Grant agreement: Academy of Finland no. 345610
Start date: 01-01-2022
Duration: 24 months
WP 1.3: Report on QA pair corpora
Date of reporting: 02-11-2023
Report author: Anni Eskelinen (UTU)
Contributors: Anni Eskelinen, Veronika Laippala, Amanda Myntti, Erik Henriksson, Sampo Pyysalo (UTU)
Deliverable location: https://github.com/TurkuNLP/register-qa | https://huggingface.co/TurkuNLP
100 manually annotated documents for question-answer pairs from a random sample of the documents labelled as having the QA label from the English web-scale dataset Falcon-refinedWeb. The dataset is split into 40 dev and 60 test, and includes 345 questions and 192 answers.
218 manually annotated documents for QA pairs from a random sample of the documents labelled as having the QA label from the Finnish web-scale datasets Parsebank, CC-Fi and mC4-Fi. The dataset is split into train, dev and test with 100, 50 and 68 documents respectively. The dataset includes 376 questions and 333 answers.
3,424 ChatGPT-annotated documents for QA pairs from a random sample of the documents labelled as having the QA label from the Finnish web-scale datasets Parsebank, CC-Fi and mC4-Fi. The dataset has been only used for training. The dataset includes 2,919 questions and 2,491 answers.

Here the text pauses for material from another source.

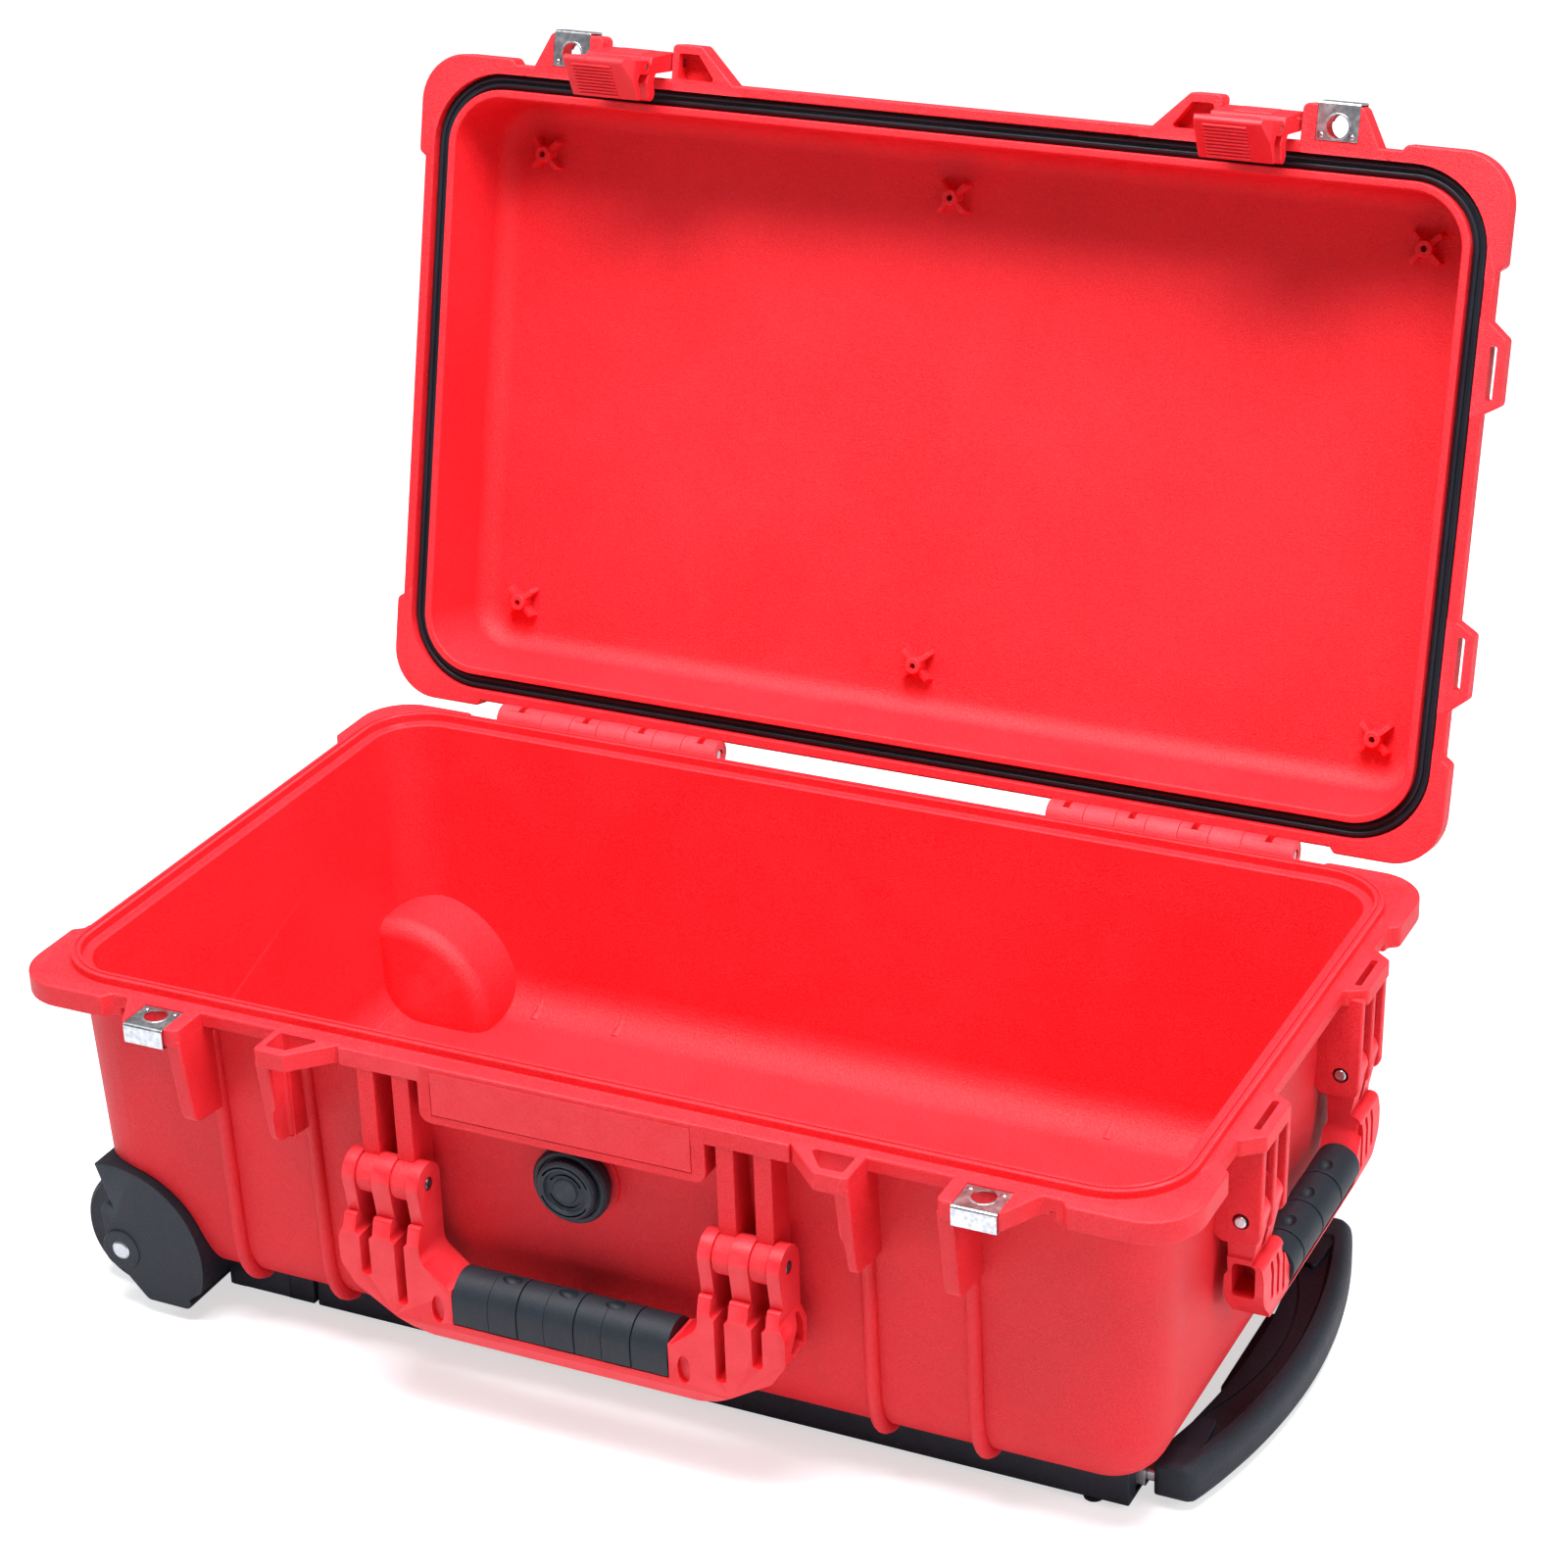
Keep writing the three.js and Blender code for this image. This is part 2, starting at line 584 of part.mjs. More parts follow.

The first three datasets have been used in the training and testing of the QA pair extraction model introduced in report D.1.3.3 , and do not necessarily include QA pairs, as the documents were annotated by not taking into account whether there was a pair or not and instead by only annotating text spans for either a question or answer. The data for the first three can be found here: https://github.com/TurkuNLP/register-qa/tree/main/token-classification/annotated-data
QA pairs retrieved by the qa pair retrieval pipeline from several different corpora: the Finnish Parsebank, CC-Fi, mC4-Fi and the English Falcon-refinedWeb. The QA pair corpora includes almost 200K retrieved pairs from 125K documents after discarding low quality pairs. The final pairs can be found here: https://github.com/TurkuNLP/register-qa/tree/main/token-classification/qa_predicted_final_files
The publication details will be updated later (work submitted for LREC-COLING 2024).